Macquarie envisages significant upside to revenue growth targets, assessing these as conservative. The broker forecasts a higher growth rate, 3%, in terms of course prices compared with the company's 2% estimate, underpinned by industry feedback which highlights the strong inelasticity in demand.

The broker also expects significant upside potential from new contracts, new courses and scope for better enrolment growth. Macquarie envisages uncertainty surrounding the SAE business will have eased because of the provision of growth targets and strategic detail. Growth assumptions for SAE are increased and the broker adopts the company's 3% revenue growth target.

Navitas has expressed confidence that all 2017 contracts will be renewed. Macquarie considers the risk for more university pathway contract losses, an ongoing concern for prospective investors, is significantly reduced.

The most important feature of the investor briefing for Morgan Stanley is unchanged earnings guidance that suggests FY17 earnings will be in line with FY16 on a constant currency basis. Also unchanged is the estimated impact from the loss of the recent AMEP contract. The revenue growth targets are lower than Morgan Stanley's prior estimates while the margin targets are better.

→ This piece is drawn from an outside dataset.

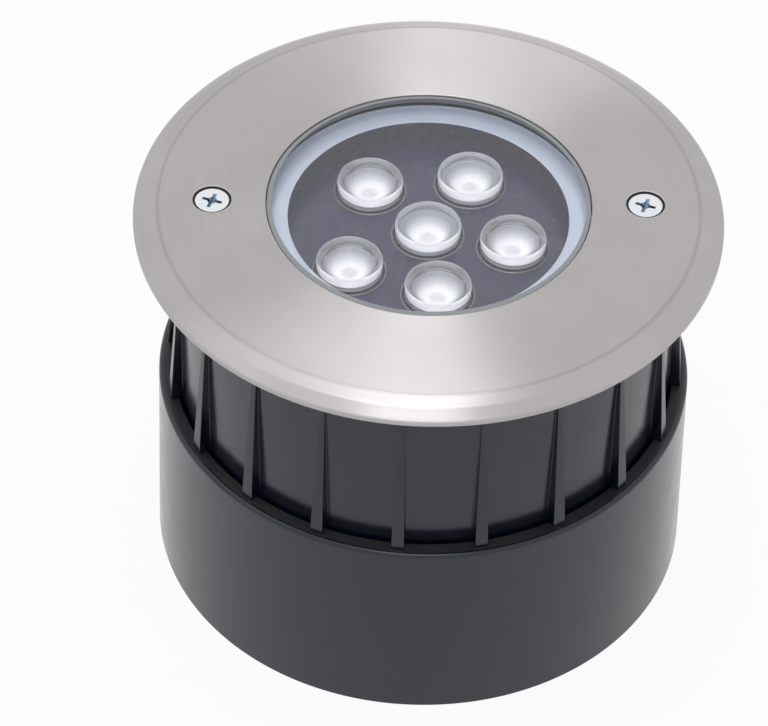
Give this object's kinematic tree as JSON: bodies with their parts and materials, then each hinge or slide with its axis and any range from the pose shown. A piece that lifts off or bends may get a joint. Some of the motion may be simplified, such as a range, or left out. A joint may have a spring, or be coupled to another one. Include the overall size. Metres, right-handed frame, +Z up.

The good news is that the loss of the Macquarie University contract is now out of the numbers and in the past. Morgan Stanley believes this was the most profitable contract in university programs and the company has worked hard to fill the subsequent earnings gap, which is why FY16-17 earnings is flat rather than sharply lower.

Upside Possible If Targets Met

If the company achieves its objectives, all else being equal, the broker estimates this could add $0.50 to $1.00 per share to discounted cash flow value. Morgan Stanley suspects the market will take a conservative approach to pricing in the upside and await further evidence of execution.

Valuation is not considered overly cheap compared with other growth stocks in the media/internet/technology sector. The broker suspects the opportunity for a substantial re-rating will eventuate if the company can return to double-digit growth in earnings per share.

Morgan Stanley asserts the company's traditional and core business, university programs, remains an excellent asset that is profitable, with structural tailwinds as well as being globally scalable. The outlook for this division remains the driver of earnings and valuation for the broker.

The Australian-based business has 35 pathway colleges/campuses across Australia, the UK, the US, Canada, Singapore, New Zealand and Sri Lanka.

FNArena's database shows two Buy recommendations, two Hold and one Sell. The consensus target is $4.63, signalling 5.2% upside to the last share price. Targets range from $4.00 (Credit Suisse) to $5.00 (Macquarie).